Une politique ni unique ni centrale

L'approche est en fait celle de la compétitivité globale : elle vise la prospérité économique et sociale de la RFA, et non pas seulement celle d'un secteur ou de certaines branches. Et la politique de compétitivité allemande (Standortpolitik) n'est ni unique ni centrale : plurielle par définition, elle est soumise elle aussi à la concurrence entre les choix de gouvernance. Car la RFA fédère seize états membres (Länder), souverains sur leur territoire et disposant de moyens conséquents pour mener leur propre politique de développement structurel 4.

S'il y a parmi ces seize économies régionales très diverses de véritables poids-lourds industriels (les Länder de Rhénanie du Nord-Westphalie, Bavière et Bade-Wurtemberg contribuent à eux trois à plus de la moitié du PIB allemand), l'industrie est présente sur l'ensemble du territoire - même à Hambourg, site à prédominance tertiaire. Et elle est aussi bien l'affaire de grands groupes que des PME 5, qui représentent plus de 99 % des entreprises et 70 % de l'emploi outre-Rhin.

Vue sous cet angle, la politique « industrielle » allemande existe bel et bien. Elle suit toujours le principe de l'équité des chances et de l'aide à l'autonomie des acteurs. L'état ne doit en effet pas intervenir dans le pilotage de la production - sauf en cas de force majeure, c'est-à-dire de dysfonctionnement grave du marché. Ce principe interdit tout soutien public de « champions nationaux » puisque, en privilégiant une entreprise au détriment des autres, il fausse la concurrence, comme le rappelle la Commission des monopoles 6, le think tank scientifique de l'Office fédéral des cartels, gardien suprême de la concurrence. Ce principe interdit également une politique active (subventions à l'appui) de soutien sectoriel à l'investissement ou à l'exportation. Cela dit, l'état joue un rôle fondamental, par exemple via sa politique de soutien aux PME, mais celle-ci est destinée à toutes les PME et ne constitue qu'une offre complémentaire à la stratégie active de coopération que mènent les acteurs eux-mêmes.

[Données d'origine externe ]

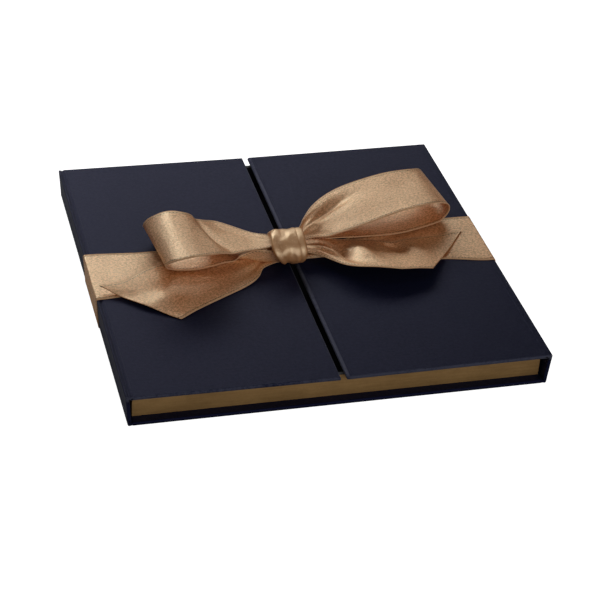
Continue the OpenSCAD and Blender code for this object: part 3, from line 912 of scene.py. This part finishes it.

Généralement, l'état (fédéral, régional) se contente de faciliter la mise en réseau de partenariats des acteurs locaux, déjà constitués en grappes d'activité (clusters). Dans une approche plus large, l'ensemble des politiques d'aménagement du territoire concourt à développer le potentiel industriel, chaque région cherchant à valoriser ses atouts spécifiques.

Dans une République fédérale caractérisée par le polycentrisme de la décision publique, aussi bien que des bassins d'activité, et à tous les niveaux par la dynamique de l'initiative privée, les structures de gouvernance et les politiques de compétitivité sont elles-mêmes soumises à concurrence, la sélection naturelle du marché faisant émerger les activités ou entreprises les plus compétitives. Néanmoins, ce modèle n'exclut pas quelques écarts à proximité de l'orbite publique, principalement en période électorale, comme la tentative de sauvetage d'entreprises en difficulté, à l'instar du soutien envisagé en faveur du groupe de BTP Holzmann par le chancelier Schröder en 1999. Ou plus récemment, lorsque des intérêts domestiques vitaux sont en jeu dans le contexte de la libéralisation des industries de réseaux et que se développe une politique de soutien aux « champions nationaux » qui ne dit pas son nom. Il en va ainsi de l'autorisation de fusion accordée en 2002 aux géants électriciens EON/Ruhrgas par le ministère fédéral de l'économie contre l'avis de l'Office fédéral des cartels, de la prolongation du monopole de Deutsche Telekom (2005) dans le domaine des infrastructures, sous couvert de politique d'innovation ou de l'instauration d'un salaire minimum légal élevé applicable aux seuls concurrents de Deutsche Post sur un marché entièrement libéralisé depuis le début 2008.

Le rendez-vous européen

Mais il s'agit là d'ultimes crispations face aux mutations induites aussi par l'accélération du processus d'intégration européenne. Ces contre-exemples ne sont pas la normalité et font l'objet de débats publics virulents. Car, dans l'approche de l'Allemagne d'aujourd'hui, l'économie est par définition un processus permanent d'échange qui, s'il se développe librement, débouche toujours et pour tous sur une situation de gagnant-gagnant. Pays aux neuf frontières situé au centre de l'Europe, économie ouverte vouée aux échanges, l'Allemagne considère aujourd'hui plus que jamais qu'une politique industrielle « nationale », quelle que soit l'acception donnée à ce terme, n'a plus vraiment de sens dans un espace européen de plus en plus intégré et dans un partage mondial du travail qui requiert une grande mobilité des facteurs. Mais cette mutation du contexte confère aux politiques publiques une priorité nouvelle à deux niveaux : celui de l'approche transversale d'une politique générale de modernisation du fonctionnement du modèle économique et social domestique et celui d'une approche régionale où la diversité des clusters et des modèles industriels concourt à la compétitivité globale de ces sites et de leurs activités dans l'espace européen et dans le monde.

  1. Communiqué de presse de la Commission, IP/05/1225 du 5 octobre 2005.
  2. Voir à ce sujet : Henrik Uterwedde, « Une politique industrielle franco-allemande ? », Regards sur l'économie allemande, n° 69, 2004.
  3. BMWI, Monatsbericht 01/2008.
  4. I. Bourgeois (dir.), Allemagne : compétitivité et dynamiques territoriales, CIRAC, Cergy-Pontoise, 2007.
  5. I. Bourgeois, R. Lasserre, « Les PME allemandes : acteurs de la mondialisation », Regards sur l'économie allemande n° 83, 2007.
  6. Monopolkommission, 15. Hauptgutachten 2002/03, publié en juin 2004.